The bald sculpin (Clinocottus recalvus) is a species of marine ray-finned fish belonging to the family Cottidae, the typical sculpins. It is found in the eastern Pacific Ocean.

==Taxonomy==
The bald sculpin was first formally described as Blennicottus recalvus in 1899 by the American ichthyologist Arthur White Greeley, with its type locality given as Pacific Grove, California. The bald sculpin is classified within the subgenus Blennicottus, which was proposed by Theodore Gill in 1861 and is the clade of round headed species within the genus Clinocottus, these species seemingly not being the closest relatives of the two sharp snouted species. The specific name, recalvus, means "bald in front", an allusion to the absence of cirri between the eyes and their sparseness on the crown.

==Description==
The bald sculpin has a large, depressed, flattened, and broad head with an elongated, tapering body. The head and body have light to dark brown speckles with paler reddish and white mottles. The large eyes are positioned on the top of the head and the large wide mouth is equipped with many small teeth. The dorsal fins are supported by 8 or 9 spines and between 14 and 17 soft rays while the anal fin has between 10 and 13 soft rays. The pelvic fins each have a single spine and 3 rays. The maximum published total length for this species is 13 cm.
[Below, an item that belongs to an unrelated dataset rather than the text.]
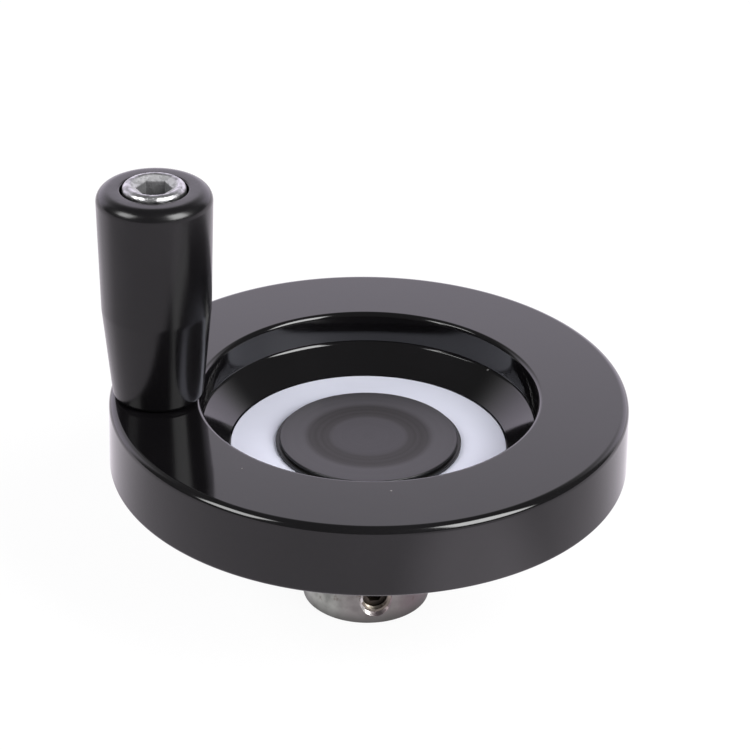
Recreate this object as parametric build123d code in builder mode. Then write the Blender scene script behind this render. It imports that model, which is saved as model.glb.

==Distribution and habitat==
The bald sculpin is found in the eastern Pacific Ocean, along the eastern coast of North America from Brookings, Oregon to Baja California Sur. They are a common species of tidal pools and shallow rocky areas.

==Biology==
The bald sculpin is a demersal fish. They are able to breathe air and can survive exposure for up to 90 minutes. In pools where oxygen levels are low, they may expose their heads for a few minutes before submerging for a similar period. They are omnivores, eating algae as well as being ambush predators of small crustaceans and molluscs. They are an oviparous species with internal fertilization, spawning in batches, with each female spawning a number of batches of eggs in a year. The eggs are placed in crevices and on rocks, with their color varying with the environment and possibly by the food consumed by the mother.